The center, which will focus on genetic history and studies, will be organized at the North-Eastern Federal University in Yakutia. The idea is not new, but only now there are clear images of what the future scientific cluster will be like. The breakthrough project is supported by the regional government. The University estimates necessary investments of 400 million rubles ($6 million).

"This scientific material is unique in the world," says Elena Grigoryeva, a representative of the Molecule Paleontology international center at the Mammoth Museum. "In Yakutia’s subsoils, experts have found 75% of the world’s carcasses of mammoths and other mammoth fauna with preserved soft tissues."

The Mammoth Museum was organized in 1991 at the initiative of Yakutia’s first mammoth researcher Pyotr Lazarev as a scientific and cultural center, and later on it became a part of the University’s Applied Ecology Institute.

"Until it was organized, practically every object found in Yakutia was delivered to the country’s central research institutions," she said. "Now we can make complex studies here, and display or keep researched objects in Yakutsk."

The collection consists of about 3,000 objects, including recent unique discoveries: a horse carcass (4,400 years old), a mummy of a baby buffalo (8,200 years), a baby moose carcass (9,000 years).

All carcasses with soft tissues are stored inside a big freezer at the optimal temperature of minus 18 degrees Celsius.

"It is very important to keep the objects frozen, as this way specialists study original tissues and cells, which are thousands years old," the museum’s representative said.

Cooperation bridges

The new center’s experts search and study unbroken cells in the remains, including in remains of mammoths. They work in a so-called "clean" room, to protect the materials from bacteria.

Even when the University organizes a new big research center, the complicated task of cloning a mammoth cannot be solved without support from partners.

"Doing complicated studies on our own is very expensive, and results wouldn’t be quick," the laboratory specialists said, adding they have scientific cooperation ties with the world’s leaders in cloning and biotechnologies. The Museum is about to sign an agreement with the Copenhagen University’s biogenetic studies center, which has a big database of material.

The scientists cooperate with Beijing counterparts in sequencing. Many private foundations are involved in cloning works, including the Korean Sooam Biotech Research Foundation, which is well known for good results in cloning Yakutian Laika dogs.

Not only mammoths

The center will have different research directions. In addition to animals, it will also study how people came to this country’s north-east, will study heritable diseases, and various plants. Paleontologists, genetic experts and biotechnologists will work there.

Results of recent studies present differently history of the people, who live in that part of Russia.

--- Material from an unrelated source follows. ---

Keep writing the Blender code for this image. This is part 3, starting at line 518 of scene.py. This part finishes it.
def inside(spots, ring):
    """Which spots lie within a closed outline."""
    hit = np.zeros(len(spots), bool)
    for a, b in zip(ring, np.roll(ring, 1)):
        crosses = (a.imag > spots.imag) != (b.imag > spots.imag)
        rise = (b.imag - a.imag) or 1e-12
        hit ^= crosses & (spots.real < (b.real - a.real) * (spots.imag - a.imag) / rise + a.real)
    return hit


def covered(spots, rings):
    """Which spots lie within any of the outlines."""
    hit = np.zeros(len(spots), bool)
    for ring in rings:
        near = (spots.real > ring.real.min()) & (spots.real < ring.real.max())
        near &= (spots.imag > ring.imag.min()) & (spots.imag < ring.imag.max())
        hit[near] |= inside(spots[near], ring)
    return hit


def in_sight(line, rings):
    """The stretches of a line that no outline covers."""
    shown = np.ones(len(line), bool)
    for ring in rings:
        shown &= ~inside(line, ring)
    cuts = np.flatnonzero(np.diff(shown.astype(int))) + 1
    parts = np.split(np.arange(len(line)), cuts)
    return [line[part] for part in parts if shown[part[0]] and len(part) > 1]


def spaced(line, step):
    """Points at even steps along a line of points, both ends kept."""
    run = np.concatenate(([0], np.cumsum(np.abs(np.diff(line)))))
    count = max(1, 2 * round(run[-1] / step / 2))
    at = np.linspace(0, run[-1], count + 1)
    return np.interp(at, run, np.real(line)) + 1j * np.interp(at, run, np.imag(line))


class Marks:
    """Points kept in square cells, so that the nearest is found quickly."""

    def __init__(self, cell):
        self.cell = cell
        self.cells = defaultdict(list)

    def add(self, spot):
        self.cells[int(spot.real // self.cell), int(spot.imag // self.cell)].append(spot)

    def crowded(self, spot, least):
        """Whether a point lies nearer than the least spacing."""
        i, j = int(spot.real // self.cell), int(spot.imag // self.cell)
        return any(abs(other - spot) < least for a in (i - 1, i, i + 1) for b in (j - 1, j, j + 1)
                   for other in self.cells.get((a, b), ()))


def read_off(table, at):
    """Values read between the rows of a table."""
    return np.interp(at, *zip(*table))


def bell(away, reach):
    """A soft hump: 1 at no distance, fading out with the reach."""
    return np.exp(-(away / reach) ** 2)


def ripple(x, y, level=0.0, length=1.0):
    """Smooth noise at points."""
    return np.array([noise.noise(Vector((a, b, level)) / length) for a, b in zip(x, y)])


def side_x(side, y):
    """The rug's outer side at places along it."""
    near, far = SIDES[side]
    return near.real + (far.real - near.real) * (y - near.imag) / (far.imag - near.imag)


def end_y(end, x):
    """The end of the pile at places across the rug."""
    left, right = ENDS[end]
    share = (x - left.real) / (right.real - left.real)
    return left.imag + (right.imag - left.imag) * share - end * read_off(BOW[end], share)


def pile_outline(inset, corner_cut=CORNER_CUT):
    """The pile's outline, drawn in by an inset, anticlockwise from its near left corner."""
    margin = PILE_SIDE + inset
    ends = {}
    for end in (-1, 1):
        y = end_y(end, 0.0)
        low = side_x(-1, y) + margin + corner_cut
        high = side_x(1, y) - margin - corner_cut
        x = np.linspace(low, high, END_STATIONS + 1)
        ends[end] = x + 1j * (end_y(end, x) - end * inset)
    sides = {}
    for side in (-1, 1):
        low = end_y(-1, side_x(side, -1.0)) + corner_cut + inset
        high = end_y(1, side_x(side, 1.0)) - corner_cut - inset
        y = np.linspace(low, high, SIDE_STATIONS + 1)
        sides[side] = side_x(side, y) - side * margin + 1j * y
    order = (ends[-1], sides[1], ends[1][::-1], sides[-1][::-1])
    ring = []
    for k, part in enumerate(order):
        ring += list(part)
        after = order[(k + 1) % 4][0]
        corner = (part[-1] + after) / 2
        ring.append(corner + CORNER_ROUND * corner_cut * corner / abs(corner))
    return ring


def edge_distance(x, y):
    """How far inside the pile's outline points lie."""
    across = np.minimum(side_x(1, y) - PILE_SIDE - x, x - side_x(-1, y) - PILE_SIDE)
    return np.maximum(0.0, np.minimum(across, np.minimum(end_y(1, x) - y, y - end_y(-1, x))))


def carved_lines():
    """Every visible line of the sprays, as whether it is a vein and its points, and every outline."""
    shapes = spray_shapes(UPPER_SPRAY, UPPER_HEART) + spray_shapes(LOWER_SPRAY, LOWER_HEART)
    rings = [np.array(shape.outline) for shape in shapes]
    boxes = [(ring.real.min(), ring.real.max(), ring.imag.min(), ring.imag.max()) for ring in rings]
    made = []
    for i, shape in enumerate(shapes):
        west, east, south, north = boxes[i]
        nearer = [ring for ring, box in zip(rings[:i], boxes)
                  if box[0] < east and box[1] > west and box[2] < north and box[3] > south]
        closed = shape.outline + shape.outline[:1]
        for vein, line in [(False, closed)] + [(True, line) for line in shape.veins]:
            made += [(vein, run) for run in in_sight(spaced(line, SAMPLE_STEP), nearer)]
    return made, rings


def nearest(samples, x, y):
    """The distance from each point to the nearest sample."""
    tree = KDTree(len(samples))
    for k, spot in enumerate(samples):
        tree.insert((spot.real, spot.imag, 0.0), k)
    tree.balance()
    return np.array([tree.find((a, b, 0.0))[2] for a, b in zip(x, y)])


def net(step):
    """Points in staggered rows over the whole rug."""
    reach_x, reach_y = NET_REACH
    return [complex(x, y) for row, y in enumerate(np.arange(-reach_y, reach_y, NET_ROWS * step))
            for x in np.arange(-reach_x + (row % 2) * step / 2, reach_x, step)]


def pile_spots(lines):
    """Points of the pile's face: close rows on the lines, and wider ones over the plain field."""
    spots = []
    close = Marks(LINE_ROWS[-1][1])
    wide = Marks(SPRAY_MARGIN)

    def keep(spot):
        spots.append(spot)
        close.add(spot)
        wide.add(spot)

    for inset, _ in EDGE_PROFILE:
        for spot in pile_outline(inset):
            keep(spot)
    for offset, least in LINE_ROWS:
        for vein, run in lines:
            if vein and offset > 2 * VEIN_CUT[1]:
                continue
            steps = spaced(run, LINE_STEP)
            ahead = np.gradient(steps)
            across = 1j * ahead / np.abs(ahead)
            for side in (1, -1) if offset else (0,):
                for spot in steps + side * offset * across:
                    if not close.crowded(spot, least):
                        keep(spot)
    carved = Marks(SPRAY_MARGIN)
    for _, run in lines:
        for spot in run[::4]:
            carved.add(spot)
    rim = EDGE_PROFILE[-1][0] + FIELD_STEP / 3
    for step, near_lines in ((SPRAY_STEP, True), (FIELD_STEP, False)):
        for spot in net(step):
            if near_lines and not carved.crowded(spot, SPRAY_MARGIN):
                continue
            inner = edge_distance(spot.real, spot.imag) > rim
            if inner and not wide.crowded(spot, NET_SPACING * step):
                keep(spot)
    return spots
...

They have unique ancient genetic structures, experts say.

"This can be explained by centuries-long isolation and it is an ideal object to study rare genetic diseases and to offer diagnostic and preventive methods," the expert told TASS.

The region’s symbol

Attitudes to mammoths have changed in Yakutia, an expert of the Academy of Sciences’ Institute of Humanitarian Studies and Problems of the North’s Low-Numbered Peoples, Yekaterina Romanova said.

"In the traditional culture, a mammoth is a symbol of the satanic, shaman world, the world of the dead," she said. "When people hunted for mammoth tusks, it was considered to cause evil, but after the 1990s, the image was changing, the animal becomes the region’s brand and its image promotes tourism to Yakutia."

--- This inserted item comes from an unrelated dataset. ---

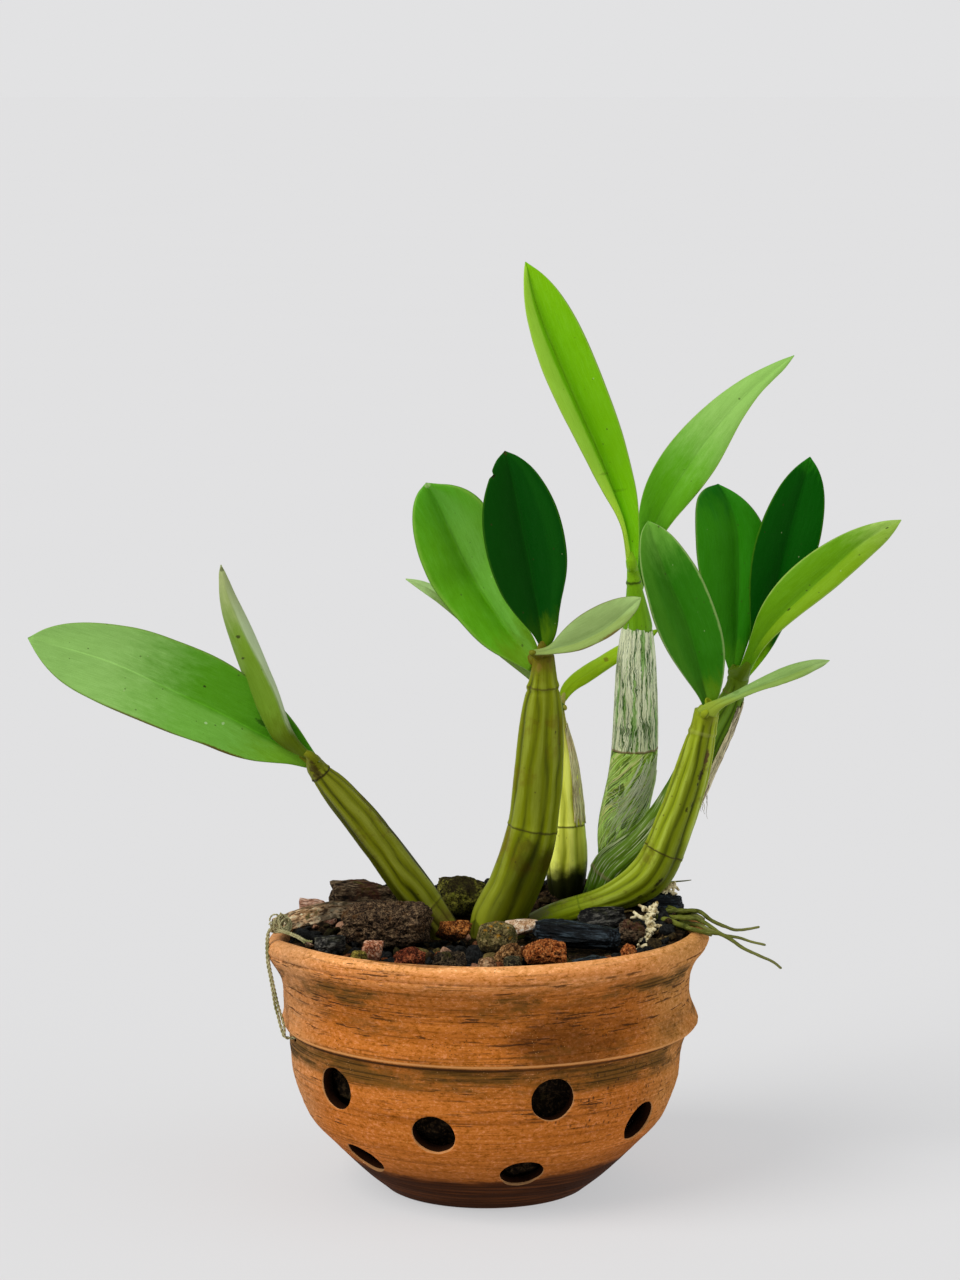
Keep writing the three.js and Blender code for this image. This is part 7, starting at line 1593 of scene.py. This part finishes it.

The plans to clone mammoth arouse philosophical and ethical discussions among the locals.

"Some discussions say it would be against the natural flow of history - this point of view is reflected in the Genesis 2.0 film by a young author, Maxim Arbugayev, which touches upon problems of mammoth cloning," the expert continued. "But the mammoth image will remain attractive for people, as nobody has seen those animals."

"All people are attracted to the unknown," she said in conclusion.